-------- Supplied data

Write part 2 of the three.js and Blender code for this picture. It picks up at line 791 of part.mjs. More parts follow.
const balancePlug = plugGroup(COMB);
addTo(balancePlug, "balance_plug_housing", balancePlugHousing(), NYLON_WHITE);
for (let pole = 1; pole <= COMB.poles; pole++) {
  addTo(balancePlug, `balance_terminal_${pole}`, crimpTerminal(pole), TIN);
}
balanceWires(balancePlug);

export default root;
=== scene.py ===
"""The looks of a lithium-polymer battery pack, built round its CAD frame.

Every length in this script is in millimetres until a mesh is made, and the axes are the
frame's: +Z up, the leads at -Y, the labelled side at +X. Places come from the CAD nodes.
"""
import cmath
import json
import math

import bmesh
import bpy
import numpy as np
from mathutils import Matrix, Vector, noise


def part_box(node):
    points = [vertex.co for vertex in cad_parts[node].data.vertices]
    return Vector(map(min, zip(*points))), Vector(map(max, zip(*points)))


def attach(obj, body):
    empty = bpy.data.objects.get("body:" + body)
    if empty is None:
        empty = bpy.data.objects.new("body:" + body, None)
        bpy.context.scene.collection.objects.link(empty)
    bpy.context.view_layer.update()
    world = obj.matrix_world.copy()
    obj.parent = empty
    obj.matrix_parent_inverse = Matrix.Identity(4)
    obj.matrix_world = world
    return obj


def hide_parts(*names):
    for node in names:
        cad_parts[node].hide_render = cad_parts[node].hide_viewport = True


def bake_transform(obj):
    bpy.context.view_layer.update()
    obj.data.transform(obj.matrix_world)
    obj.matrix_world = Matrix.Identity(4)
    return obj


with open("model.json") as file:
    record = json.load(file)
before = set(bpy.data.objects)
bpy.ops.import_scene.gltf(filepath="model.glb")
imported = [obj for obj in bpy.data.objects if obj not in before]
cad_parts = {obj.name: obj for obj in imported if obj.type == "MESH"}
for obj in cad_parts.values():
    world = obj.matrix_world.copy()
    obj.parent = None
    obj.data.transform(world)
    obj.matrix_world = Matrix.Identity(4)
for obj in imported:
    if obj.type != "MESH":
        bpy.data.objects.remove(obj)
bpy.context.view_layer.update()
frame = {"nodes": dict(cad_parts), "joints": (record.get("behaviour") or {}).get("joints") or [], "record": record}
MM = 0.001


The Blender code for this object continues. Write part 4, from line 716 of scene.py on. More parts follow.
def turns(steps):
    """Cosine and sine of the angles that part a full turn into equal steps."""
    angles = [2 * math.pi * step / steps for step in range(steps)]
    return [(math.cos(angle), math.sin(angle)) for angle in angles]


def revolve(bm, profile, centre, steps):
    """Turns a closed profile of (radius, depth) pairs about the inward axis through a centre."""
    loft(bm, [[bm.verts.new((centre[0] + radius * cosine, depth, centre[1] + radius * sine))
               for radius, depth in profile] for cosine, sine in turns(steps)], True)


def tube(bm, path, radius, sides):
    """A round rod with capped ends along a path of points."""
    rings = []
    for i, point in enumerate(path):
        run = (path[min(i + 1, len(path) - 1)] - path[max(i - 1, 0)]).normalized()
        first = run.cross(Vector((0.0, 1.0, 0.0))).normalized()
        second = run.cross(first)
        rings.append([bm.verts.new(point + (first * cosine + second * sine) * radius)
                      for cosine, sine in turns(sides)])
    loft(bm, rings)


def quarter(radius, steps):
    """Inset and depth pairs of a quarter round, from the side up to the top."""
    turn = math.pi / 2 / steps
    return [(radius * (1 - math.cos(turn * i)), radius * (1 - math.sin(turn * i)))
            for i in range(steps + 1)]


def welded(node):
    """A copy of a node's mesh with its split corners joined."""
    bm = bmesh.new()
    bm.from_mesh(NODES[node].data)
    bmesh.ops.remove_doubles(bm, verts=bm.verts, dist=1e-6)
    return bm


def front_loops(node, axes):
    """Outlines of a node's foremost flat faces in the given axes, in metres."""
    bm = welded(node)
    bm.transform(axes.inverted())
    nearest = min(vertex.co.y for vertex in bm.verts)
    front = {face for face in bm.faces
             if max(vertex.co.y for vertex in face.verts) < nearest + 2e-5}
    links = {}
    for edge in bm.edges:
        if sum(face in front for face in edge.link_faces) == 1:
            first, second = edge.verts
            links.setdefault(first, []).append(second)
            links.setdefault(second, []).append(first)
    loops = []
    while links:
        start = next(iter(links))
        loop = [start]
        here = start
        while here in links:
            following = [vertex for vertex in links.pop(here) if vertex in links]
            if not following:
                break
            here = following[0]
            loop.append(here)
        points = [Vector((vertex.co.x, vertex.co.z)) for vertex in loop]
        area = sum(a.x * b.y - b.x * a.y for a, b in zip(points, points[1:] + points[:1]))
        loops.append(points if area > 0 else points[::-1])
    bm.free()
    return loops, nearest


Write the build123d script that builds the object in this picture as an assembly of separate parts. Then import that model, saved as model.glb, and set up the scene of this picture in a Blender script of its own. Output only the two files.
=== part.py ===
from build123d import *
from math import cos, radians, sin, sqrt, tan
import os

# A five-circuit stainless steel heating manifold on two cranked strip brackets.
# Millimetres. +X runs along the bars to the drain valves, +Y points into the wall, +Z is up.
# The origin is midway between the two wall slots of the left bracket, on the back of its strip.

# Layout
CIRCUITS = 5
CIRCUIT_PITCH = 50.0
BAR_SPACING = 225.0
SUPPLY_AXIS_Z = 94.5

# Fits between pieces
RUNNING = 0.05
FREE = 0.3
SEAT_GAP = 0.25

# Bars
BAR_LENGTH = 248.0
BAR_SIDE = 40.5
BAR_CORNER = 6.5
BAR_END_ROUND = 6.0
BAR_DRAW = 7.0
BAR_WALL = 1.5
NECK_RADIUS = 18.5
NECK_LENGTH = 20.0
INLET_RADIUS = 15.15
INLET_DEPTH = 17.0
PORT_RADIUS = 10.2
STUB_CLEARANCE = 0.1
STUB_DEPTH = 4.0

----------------

[What the exercise asks]:
Quote word for word the lines from the line holding "const balancePlug = plugGroup(COMB);" through the line holding "obj.matrix_parent_inverse = Matrix.Identity(4)"; include both of those lines and add nothing.

[Output]:
const balancePlug = plugGroup(COMB);
addTo(balancePlug, "balance_plug_housing", balancePlugHousing(), NYLON_WHITE);
for (let pole = 1; pole <= COMB.poles; pole++) {
  addTo(balancePlug, `balance_terminal_${pole}`, crimpTerminal(pole), TIN);
}
balanceWires(balancePlug);

export default root;
=== scene.py ===
"""The looks of a lithium-polymer battery pack, built round its CAD frame.

Every length in this script is in millimetres until a mesh is made, and the axes are the
frame's: +Z up, the leads at -Y, the labelled side at +X. Places come from the CAD nodes.
"""
import cmath
import json
import math

import bmesh
import bpy
import numpy as np
from mathutils import Matrix, Vector, noise


def part_box(node):
    points = [vertex.co for vertex in cad_parts[node].data.vertices]
    return Vector(map(min, zip(*points))), Vector(map(max, zip(*points)))


def attach(obj, body):
    empty = bpy.data.objects.get("body:" + body)
    if empty is None:
        empty = bpy.data.objects.new("body:" + body, None)
        bpy.context.scene.collection.objects.link(empty)
    bpy.context.view_layer.update()
    world = obj.matrix_world.copy()
    obj.parent = empty
    obj.matrix_parent_inverse = Matrix.Identity(4)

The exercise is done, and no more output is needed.